> Exercise aim: Reproduce exactly the lines of the material beneath, from the line that contains "for node in" to the line that contains "cad_parts[node].hide_render = cad_parts[node].hide_viewport", both included, and no other lines.
start Provided records
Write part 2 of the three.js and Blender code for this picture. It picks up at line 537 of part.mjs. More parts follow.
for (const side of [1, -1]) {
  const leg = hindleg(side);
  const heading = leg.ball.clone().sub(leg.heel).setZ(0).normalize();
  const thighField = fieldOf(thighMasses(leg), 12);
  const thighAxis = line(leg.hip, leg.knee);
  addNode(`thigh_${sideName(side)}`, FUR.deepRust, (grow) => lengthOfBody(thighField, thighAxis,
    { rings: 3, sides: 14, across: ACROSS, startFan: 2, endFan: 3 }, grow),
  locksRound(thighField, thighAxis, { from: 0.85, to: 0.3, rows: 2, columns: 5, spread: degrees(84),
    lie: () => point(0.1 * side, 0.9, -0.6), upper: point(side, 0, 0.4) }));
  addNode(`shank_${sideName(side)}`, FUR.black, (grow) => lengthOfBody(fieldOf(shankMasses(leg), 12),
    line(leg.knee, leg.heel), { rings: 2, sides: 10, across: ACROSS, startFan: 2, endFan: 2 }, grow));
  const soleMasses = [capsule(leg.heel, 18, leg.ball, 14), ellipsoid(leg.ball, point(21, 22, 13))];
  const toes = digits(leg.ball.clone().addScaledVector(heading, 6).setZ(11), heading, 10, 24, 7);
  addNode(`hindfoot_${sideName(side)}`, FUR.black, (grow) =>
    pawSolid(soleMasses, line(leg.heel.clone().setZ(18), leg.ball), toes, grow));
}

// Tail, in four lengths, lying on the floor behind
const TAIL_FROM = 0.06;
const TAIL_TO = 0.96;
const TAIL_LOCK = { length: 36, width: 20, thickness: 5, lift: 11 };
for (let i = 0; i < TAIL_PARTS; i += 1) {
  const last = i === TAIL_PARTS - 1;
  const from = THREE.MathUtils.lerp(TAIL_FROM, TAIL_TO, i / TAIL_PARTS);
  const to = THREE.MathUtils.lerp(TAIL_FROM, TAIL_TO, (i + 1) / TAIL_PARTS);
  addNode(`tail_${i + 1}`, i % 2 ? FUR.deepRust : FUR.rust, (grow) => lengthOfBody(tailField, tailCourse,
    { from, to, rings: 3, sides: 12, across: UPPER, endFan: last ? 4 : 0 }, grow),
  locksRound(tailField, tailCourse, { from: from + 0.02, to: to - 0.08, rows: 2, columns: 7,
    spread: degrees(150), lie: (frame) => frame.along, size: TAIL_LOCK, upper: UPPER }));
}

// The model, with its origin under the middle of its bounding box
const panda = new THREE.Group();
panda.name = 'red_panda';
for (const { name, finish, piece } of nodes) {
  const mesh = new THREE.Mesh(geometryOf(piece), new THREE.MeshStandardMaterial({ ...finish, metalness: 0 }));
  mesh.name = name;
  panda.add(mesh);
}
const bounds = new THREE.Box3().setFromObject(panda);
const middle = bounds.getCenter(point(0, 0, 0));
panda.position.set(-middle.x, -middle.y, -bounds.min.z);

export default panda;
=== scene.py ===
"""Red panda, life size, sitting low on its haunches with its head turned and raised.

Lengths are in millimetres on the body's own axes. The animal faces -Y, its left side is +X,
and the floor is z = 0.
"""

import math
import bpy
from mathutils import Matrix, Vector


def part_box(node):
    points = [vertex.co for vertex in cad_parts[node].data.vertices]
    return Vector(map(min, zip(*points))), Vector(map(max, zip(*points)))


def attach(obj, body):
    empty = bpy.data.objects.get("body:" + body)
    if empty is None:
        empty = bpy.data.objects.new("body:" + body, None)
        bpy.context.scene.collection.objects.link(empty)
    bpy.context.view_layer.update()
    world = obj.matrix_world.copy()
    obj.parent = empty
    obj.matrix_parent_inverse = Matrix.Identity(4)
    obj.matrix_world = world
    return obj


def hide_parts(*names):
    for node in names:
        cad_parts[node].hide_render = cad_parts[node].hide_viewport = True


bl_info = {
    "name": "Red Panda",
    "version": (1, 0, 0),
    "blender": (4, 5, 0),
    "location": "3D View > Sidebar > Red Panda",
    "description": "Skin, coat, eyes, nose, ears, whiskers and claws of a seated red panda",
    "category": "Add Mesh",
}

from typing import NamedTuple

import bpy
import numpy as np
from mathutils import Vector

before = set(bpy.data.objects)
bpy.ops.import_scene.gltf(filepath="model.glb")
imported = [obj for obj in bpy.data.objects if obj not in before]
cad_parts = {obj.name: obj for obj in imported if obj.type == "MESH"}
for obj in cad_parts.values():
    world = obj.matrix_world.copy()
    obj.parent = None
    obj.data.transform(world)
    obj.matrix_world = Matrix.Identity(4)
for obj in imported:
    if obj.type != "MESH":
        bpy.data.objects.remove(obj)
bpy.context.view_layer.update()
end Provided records
start Provided records
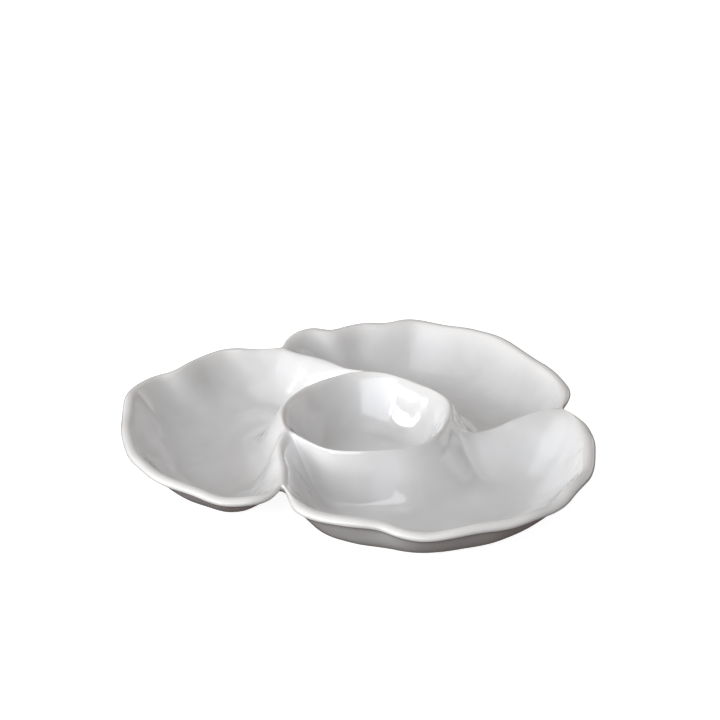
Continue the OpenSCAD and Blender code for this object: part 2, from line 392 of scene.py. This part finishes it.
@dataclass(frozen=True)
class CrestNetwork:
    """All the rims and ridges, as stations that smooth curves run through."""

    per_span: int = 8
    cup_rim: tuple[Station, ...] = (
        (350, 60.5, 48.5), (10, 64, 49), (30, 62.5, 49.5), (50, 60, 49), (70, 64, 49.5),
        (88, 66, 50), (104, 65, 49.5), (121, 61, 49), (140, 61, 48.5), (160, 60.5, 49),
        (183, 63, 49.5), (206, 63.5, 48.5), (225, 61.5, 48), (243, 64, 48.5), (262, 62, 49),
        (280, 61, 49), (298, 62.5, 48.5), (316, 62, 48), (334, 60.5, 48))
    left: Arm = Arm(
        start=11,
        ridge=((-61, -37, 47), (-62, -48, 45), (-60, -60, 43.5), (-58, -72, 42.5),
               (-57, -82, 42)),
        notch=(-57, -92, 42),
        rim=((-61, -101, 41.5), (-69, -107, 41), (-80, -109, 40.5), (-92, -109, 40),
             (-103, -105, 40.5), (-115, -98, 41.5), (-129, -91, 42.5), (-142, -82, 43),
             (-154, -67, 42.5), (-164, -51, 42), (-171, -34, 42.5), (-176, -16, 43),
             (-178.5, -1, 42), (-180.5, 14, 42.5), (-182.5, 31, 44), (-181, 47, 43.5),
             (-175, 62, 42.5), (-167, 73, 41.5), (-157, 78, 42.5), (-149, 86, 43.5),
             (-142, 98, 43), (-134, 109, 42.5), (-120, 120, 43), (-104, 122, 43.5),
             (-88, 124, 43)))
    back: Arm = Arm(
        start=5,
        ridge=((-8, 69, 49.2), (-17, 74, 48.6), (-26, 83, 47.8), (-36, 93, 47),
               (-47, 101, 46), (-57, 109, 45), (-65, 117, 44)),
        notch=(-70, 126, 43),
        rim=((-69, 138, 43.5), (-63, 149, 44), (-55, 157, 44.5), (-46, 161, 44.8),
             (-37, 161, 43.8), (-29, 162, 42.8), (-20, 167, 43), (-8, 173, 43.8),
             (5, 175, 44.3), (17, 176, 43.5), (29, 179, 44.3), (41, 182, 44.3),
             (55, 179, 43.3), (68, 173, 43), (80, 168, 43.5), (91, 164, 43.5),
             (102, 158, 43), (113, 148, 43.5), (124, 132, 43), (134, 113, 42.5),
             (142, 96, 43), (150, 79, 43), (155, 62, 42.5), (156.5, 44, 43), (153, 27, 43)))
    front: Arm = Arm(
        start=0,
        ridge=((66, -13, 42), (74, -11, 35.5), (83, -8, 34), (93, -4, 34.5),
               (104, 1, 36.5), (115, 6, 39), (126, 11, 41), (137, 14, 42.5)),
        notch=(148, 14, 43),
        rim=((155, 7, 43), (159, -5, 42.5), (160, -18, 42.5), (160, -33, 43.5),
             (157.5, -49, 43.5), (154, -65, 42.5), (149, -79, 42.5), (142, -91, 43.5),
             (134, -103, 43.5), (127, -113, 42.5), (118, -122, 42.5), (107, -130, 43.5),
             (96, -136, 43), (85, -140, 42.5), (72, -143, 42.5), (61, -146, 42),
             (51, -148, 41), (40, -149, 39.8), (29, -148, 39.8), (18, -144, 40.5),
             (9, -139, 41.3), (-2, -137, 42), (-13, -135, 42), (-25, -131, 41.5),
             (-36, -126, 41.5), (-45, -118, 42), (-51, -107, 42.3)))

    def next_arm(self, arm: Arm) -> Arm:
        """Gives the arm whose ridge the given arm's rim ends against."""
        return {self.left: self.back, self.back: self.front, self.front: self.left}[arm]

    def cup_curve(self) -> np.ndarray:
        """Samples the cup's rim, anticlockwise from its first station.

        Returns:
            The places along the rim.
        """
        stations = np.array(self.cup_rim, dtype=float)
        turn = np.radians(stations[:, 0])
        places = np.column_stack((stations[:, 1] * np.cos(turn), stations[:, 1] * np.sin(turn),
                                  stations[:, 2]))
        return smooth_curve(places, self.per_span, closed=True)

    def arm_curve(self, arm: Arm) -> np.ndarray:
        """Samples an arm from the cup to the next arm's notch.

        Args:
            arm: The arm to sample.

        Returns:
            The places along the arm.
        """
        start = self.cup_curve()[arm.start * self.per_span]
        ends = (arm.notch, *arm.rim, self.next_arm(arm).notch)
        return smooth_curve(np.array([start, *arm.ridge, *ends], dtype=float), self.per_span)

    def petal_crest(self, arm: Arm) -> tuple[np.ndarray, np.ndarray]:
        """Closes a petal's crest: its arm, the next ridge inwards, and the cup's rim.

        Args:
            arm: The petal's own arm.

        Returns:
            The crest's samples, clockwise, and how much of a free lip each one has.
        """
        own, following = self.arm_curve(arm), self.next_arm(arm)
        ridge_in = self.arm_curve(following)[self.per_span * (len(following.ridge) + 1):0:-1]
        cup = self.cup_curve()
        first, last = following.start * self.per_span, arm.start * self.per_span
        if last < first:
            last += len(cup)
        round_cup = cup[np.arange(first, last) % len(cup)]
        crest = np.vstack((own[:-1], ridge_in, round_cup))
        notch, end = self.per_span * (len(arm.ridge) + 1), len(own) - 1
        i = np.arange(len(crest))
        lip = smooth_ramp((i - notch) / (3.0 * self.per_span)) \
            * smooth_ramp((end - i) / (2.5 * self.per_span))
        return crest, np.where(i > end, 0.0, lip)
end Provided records
> Answer to this exercise:
    for node in names:
        cad_parts[node].hide_render = cad_parts[node].hide_viewport = True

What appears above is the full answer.